L’allongement de la vie et la transition démographique marquent une révolution dans notre rapport au travail et à la “carrière”, comme Nicolas et moi en avons parlé dans ce podcast “A deux voix” : Qu’est-ce “faire carrière” aujourd’hui ?
La vie en trois phases (formation, travail, puis retraite) était la norme dans le paradigme fordiste. Elle associait une “phase” à chaque âge de la vie. Les carrières étaient linéaires et l’âge chronologique était déterminant.
Après la dernière révolution technologique et grâce à une longévité inédite dans l’histoire humaine, les institutions de cet époque-là, pensées pour soutenir la vie active en trois phases (l’école, les syndicats, la sécurité sociale, les systèmes de retraite), volent en éclat. Il en va de même pour toutes les idées concernant l’âge.

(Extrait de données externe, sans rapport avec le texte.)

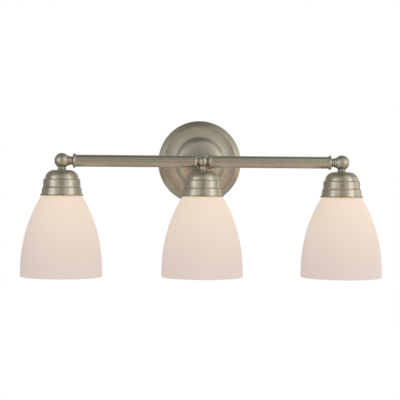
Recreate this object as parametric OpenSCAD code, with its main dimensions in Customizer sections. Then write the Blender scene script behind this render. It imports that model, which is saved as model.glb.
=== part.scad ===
// Vanity light bar: three bell shades hang from a reeded bar on a round backplate.
// X runs along the bar, Z is up, the wall is the plane y = 0 and the room is at -Y.
// The origin is the centre of the backplate, on the wall.

/* [Light bar] */
// Distance between neighbouring lamp axes
lamp_pitch = 236; // [190:1:320]
// Distance from the wall to the bar's axis
bar_out = 98; // [85:1:140]
// Outer diameter of the reeded tubes
tube_d = 20; // [15:0.5:22]
// Height of each reed above the valleys beside it
reed_depth = 0.5; // [0.4:0.1:1]
// Number of reeds round a tube
reed_count = 8; // [8:1:18]
// Wall of a tube under its valleys
tube_wall = 1.2; // [0.8:0.1:2]

/* [Balls, couplings and neck rings] */
// Diameter of the ball at each end of the bar
end_ball_d = 25.4; // [24:0.2:36]
// Diameter of the ball in the middle of the bar
hub_ball_d = 20; // [19:0.2:32]
// Diameter of the collar rings beside the tubes
collar_d = 24.4; // [23:0.2:30]
// Length of an outer collar along the bar
outer_collar_len = 5.8; // [5:0.1:9]
// Length of a collar beside the hub
hub_collar_len = 4.4; // [4.2:0.1:8]
// Length of one bead of an outer coupling
outer_bead_len = 3.4; // [2:0.1:5]
// Length of the bead of a coupling beside the hub
hub_bead_len = 1.8; // [1.2:0.1:4]
// Diameter of the beads
bead_d = 15.2; // [13.6:0.2:18]
// Diameter of the grooves beside the beads
groove_d = 12; // [11.6:0.2:13]

/* [Backplate] */
// Outside diameter of the backplate
plate_d = 145; // [138:1:160]
// Thickness of the spun sheet
plate_wall = 1; // [0.8:0.1:1.5]
// Diameter of the ridge above the outer rim
ridge_d = 125; // [122:1:126]
// Depth of the outer rim, from the wall to the ridge
rim_depth = 11; // [10:0.5:16]
// Diameter of the step between ring and dome, at its foot
step_d = 88; // [84:1:92]
// Depth of the step
step_depth = 5.4; // [4:0.1:8]
// Width of the step seen from the front
step_run = 4.4; // [3:0.1:6]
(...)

Dans leur livre précédent, The 100-Year Life: Living and Working in an Age of Longevity (2016), Gratton et Scott évoquaient déjà ce à quoi l’avenir du travail pourrait ressembler dans un contexte de vie (beaucoup) plus longue. Dans un livre publié cette année, les deux auteurs poursuivent cette réflexion entamée dans The 100-Year Life.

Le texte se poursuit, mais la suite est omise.